Even small delays stand out. Network conditions also vary far more on mobile. What loads instantly on strong WiFi may struggle on a mid range cellular connection. Preloading helps smooth over those inconsistencies by preparing essential elements early. Studios now test heavily on real world devices and networks, not just ideal lab conditions.
The Illusion of Instant Play

One of the interesting things about preloading is that it often creates an illusion. The game is not truly instant. It is simply staged in a way that feels instant. Most modern slots use layered loading strategies. The core experience appears first. Secondary effects, background animations, and less critical assets continue loading quietly in the background.
Players see reels ready to spin and assume everything is fully loaded. In reality, the system is still working behind the scenes. This staged approach allows games to feel rich without forcing players through long waiting screens.
Balancing Speed and Device Performance
Preloading is not just about grabbing as many assets as possible. There is a careful balancing act involved. Load too little, and the game stutters later. Load too much, and weaker devices can struggle with memory pressure or battery drain. Studios spend significant time tuning what should be preloaded and what should wait.
Factors that influence these decisions include:
*Device memory limits
*Connection quality
*Game complexity
*Animation weight
*Expected session length
The best implementations adapt dynamically rather than relying on a single fixed loading pattern.
Why Operators Care About Launch Speed
From the operator side, launch responsiveness directly affects engagement metrics. Platforms track how often players exit during the opening seconds of a slot. Even small improvements in perceived load time can lift session starts and reduce early abandonment. This is one reason high performing titles often receive more prominent lobby placement. Games that consistently open cleanly tend to hold players longer. In a crowded marketplace, technical polish quietly becomes a competitive advantage.
How Data Guides What Gets Preloaded
Preloading decisions are rarely guesswork. Modern slot studios rely heavily on telemetry and behavioral data to determine which assets deserve priority during launch. Every session generates information about where players hesitate, when animations trigger, and how long different elements take to load across devices.
Instead of preloading everything equally, teams study patterns such as:
- Which bonus features are most frequently triggered in early spins
- How often players change bet levels before the first spin
- What percentage of sessions end before spin one
- Device types most commonly used for specific titles
If data shows that most players spin within two seconds of launch, then first spin assets become critical. If certain intro animations are skipped frequently, they may be deprioritized or loaded later in the background.
Some platforms even segment preload strategies by geography or device class.
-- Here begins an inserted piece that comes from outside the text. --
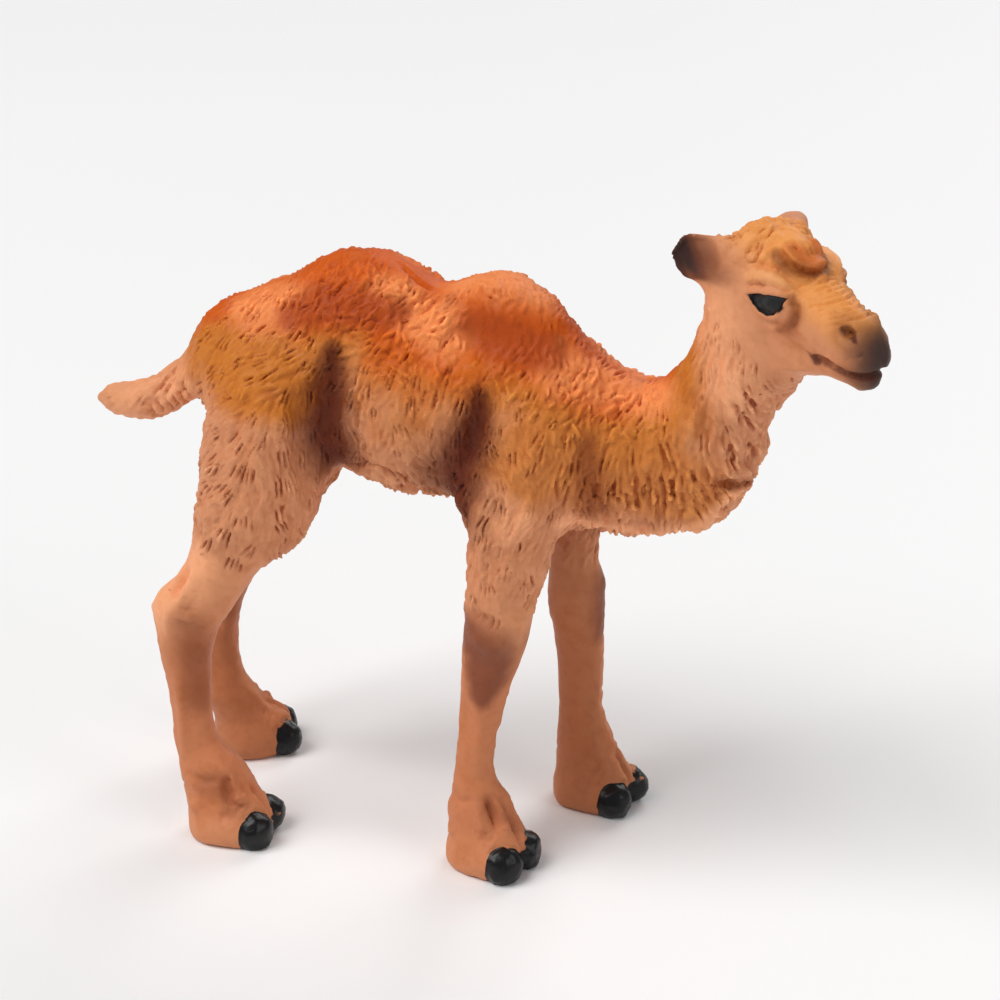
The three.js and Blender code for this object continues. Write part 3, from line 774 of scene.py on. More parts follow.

A high end flagship phone on strong broadband may handle a more aggressive preload than a mid range Android device on a cellular connection.
This data driven approach turns preloading into a constantly refined process.
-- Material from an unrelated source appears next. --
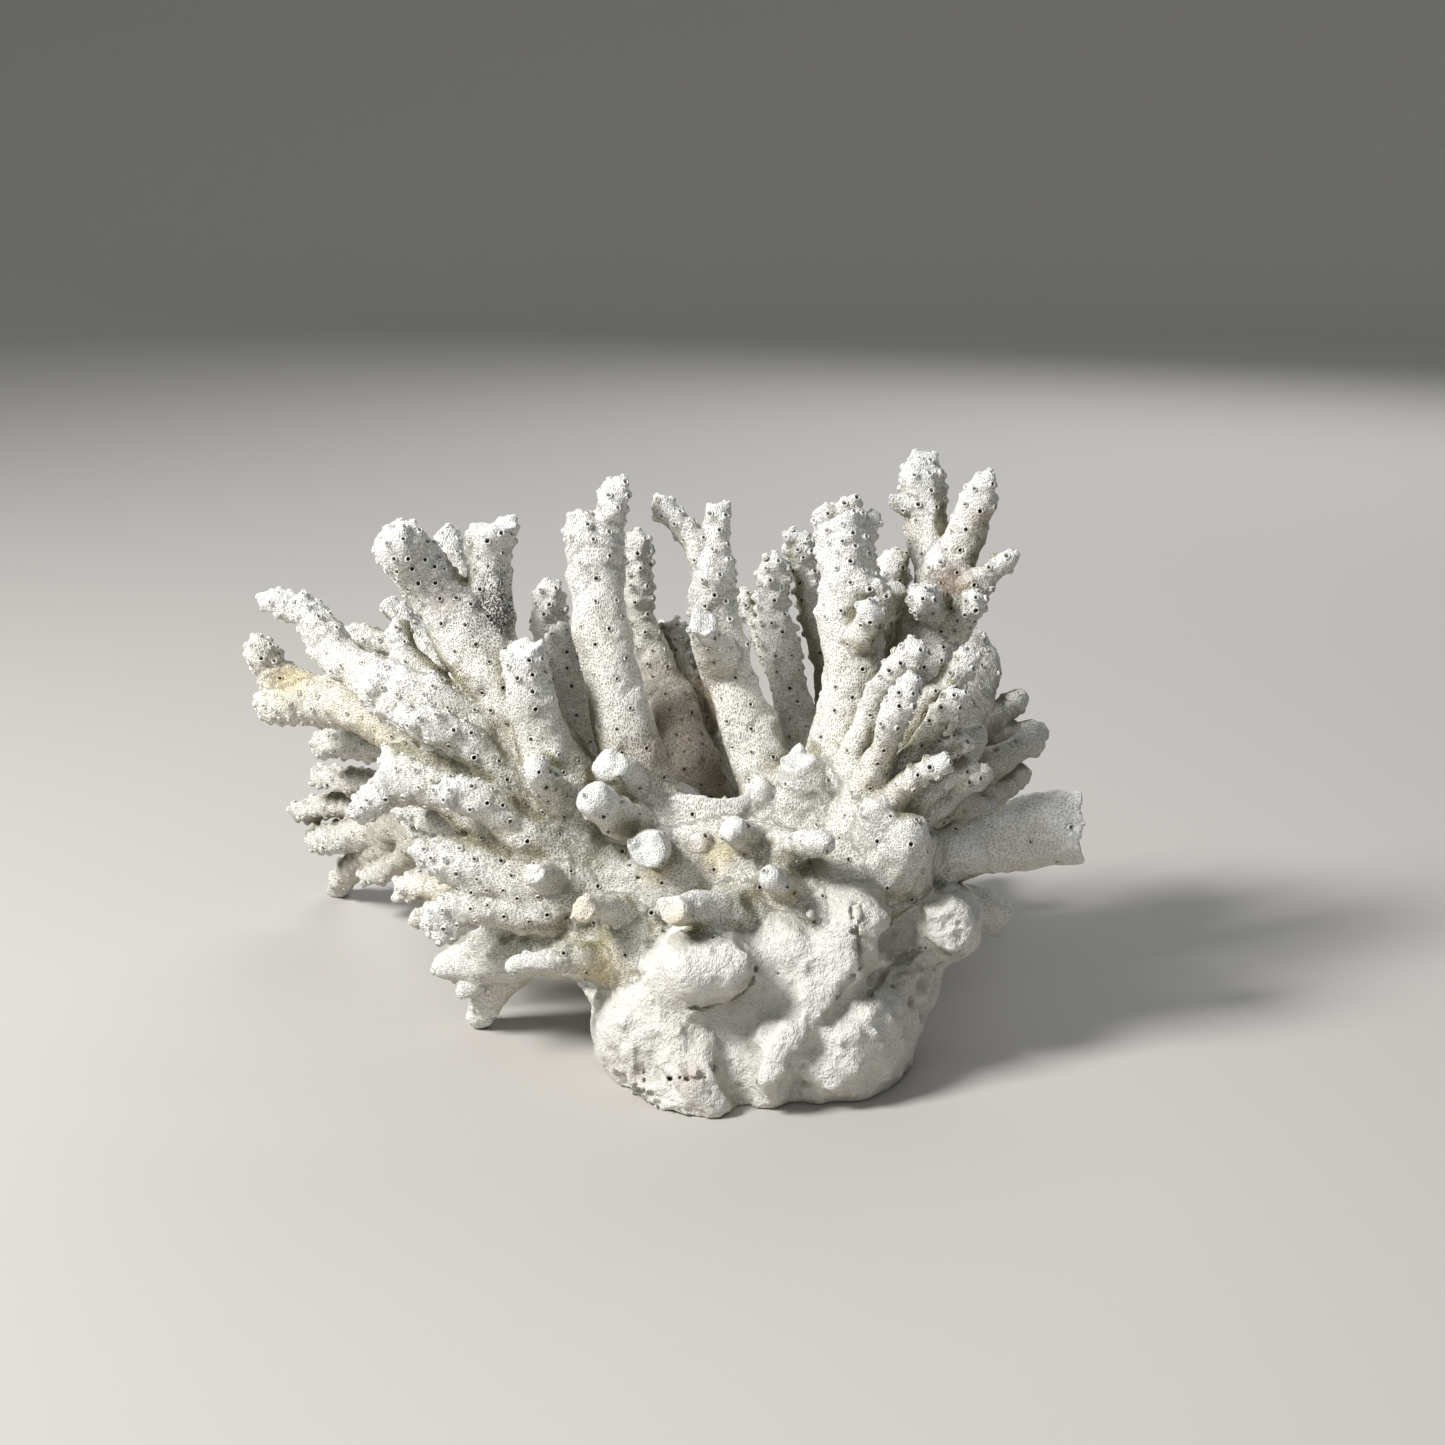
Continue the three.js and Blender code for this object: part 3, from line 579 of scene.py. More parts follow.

When Preloading Goes Wrong

While good preloading is invisible, poor implementation becomes obvious fast. A system that misjudges priorities can cause awkward stutters, delayed sound effects, or animation hiccups that break immersion.
Common issues include:
- Overloading memory on lower end devices, causing background apps to close
- Triggering heavy bonus animations before they are fully prepared
- Audio desynchronization when sound files load too late
- Battery drain from loading unnecessary assets too early
In extreme cases, aggressive preloading can even cause crashes on devices with limited RAM. That is why most mature studios include fallback logic. If the system detects constrained memory or weak connectivity, it can reduce preload intensity automatically.
Testing is extensive. Titles are evaluated not just in ideal lab environments but on older hardware and unstable networks. The goal is consistency, not just peak performance under perfect conditions.
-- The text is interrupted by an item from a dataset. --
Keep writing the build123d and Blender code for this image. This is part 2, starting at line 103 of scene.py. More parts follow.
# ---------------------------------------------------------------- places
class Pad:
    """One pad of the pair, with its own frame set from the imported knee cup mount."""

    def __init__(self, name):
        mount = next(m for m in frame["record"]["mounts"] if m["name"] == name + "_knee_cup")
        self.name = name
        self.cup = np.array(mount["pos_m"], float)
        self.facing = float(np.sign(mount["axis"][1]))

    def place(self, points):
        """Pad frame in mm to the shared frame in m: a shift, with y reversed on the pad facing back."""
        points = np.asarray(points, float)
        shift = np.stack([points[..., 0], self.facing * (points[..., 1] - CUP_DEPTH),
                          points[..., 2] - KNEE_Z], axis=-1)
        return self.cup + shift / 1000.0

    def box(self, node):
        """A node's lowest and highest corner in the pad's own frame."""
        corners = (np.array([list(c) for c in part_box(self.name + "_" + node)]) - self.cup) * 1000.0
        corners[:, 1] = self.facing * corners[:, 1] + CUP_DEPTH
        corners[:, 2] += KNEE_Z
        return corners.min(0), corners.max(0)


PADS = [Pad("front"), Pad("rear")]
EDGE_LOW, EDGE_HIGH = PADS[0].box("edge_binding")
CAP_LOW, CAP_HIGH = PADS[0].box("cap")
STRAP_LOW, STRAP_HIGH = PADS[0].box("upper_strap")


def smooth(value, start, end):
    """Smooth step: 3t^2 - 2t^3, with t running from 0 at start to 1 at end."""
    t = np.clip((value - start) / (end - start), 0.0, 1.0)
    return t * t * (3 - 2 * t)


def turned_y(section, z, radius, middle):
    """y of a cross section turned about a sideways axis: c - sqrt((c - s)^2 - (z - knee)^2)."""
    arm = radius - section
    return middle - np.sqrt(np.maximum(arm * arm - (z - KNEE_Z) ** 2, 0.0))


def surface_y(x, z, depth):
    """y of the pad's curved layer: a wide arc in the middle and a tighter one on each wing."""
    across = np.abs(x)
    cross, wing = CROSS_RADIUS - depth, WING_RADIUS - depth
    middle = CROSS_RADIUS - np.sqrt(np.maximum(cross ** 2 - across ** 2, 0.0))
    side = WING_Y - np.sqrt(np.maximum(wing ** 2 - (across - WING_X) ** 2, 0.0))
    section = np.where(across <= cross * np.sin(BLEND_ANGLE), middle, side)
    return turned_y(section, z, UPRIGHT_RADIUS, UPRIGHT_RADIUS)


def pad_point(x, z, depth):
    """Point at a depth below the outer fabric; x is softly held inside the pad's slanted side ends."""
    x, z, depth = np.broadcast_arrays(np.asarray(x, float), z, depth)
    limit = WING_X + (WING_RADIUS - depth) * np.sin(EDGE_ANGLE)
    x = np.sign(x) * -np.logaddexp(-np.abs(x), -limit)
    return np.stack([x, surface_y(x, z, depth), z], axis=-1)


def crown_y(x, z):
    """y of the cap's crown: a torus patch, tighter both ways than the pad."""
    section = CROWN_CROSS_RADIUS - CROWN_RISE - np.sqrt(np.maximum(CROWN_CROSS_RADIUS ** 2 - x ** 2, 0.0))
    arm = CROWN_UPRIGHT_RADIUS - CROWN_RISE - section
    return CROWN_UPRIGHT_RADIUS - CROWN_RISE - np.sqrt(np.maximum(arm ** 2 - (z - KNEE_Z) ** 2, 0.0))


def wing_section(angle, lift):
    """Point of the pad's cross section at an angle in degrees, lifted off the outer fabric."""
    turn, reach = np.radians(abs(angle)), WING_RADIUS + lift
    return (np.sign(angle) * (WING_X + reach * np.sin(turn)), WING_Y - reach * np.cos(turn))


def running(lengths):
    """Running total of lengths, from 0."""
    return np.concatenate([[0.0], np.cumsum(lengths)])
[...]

Even small technical missteps can cost engagement.
What Comes Next
Preloading techniques continue to evolve alongside device hardware and network infrastructure. Edge delivery, smarter caching, and predictive loading models are all improving how quickly games can feel ready. The long term direction is clear. Remove as much visible waiting as possible without overloading the device, a priority shared by major platforms such as betway as competition around user experience intensifies.
Players may never think about preloading directly. They simply notice when a game feels smooth and when it does not. But inside modern slot development, that invisible preparation layer has become essential.
Because in today’s market, the difference between a session that begins and one that never starts can come down to a fraction of a second.